As no study in the real world can control for all influencing factors, we cannot be sure that players perceiving base rates and using them for their choices was directly tested. The decision as to which players to select is driven not only by their base rates but also by additional strategies: Players may serve to the supposedly stronger player once to surprise them or select an opponent many times in a row to induce fatigue. The positive correlation of selection rate and sequence length in our data provides evidence reflecting the second strategy.

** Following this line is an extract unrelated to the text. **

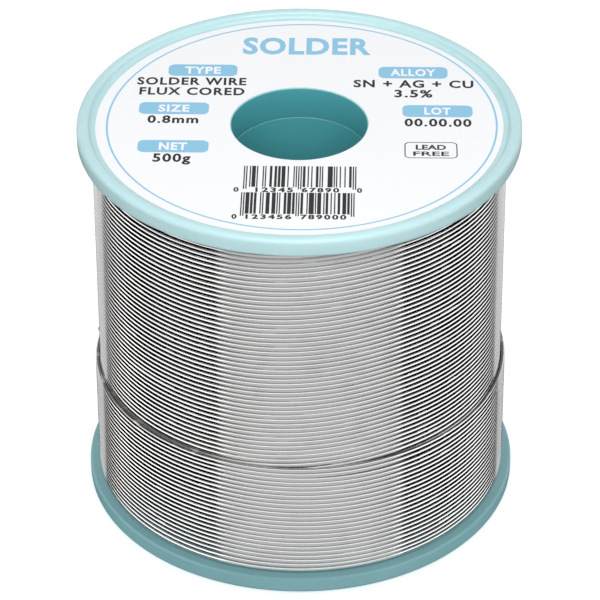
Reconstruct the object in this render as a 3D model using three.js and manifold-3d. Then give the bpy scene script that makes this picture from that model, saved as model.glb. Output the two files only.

We argue that instead of resolving an old debate on whether there is a use or neglect of base rates, a new question of when base rates are used needs empirical evidence (Turpin et al., 2020). Appropriate base rate use is therefore an adaptation to the task of experts and generalizable to the principles of experts’ intuition (Kahneman & Klein, 2009). In a nutshell, accepting base-rate neglect as a universal bias in lab testing may itself produce biases, which we tried to overcome with big data from the real world. Future research might thus take advantage of combined research in lab and real-world conditions on when and how base rates are used.

Conclusions

Analysis of the serving strategies in expert athletes in more than 1,300 beach volleyball games revealed that these experts are sensitive to base rates and adapt their decision strategies to the performance of their opponents. Our data show the existence of a threshold of base-rate differences (about 25%) at which players change their serving strategy and use base rates. The distribution of selection rates also suggests that players use a probability-matching strategy instead of selecting the weaker player in every trial. The findings provide supporting evidence for hot hand and cold hand phenomena in sequential decisions in real-world environments. We conclude that the debate as to whether base-rate neglect exists or not needs to be moved to real-world tests and should seek to specify when and how base rates are used.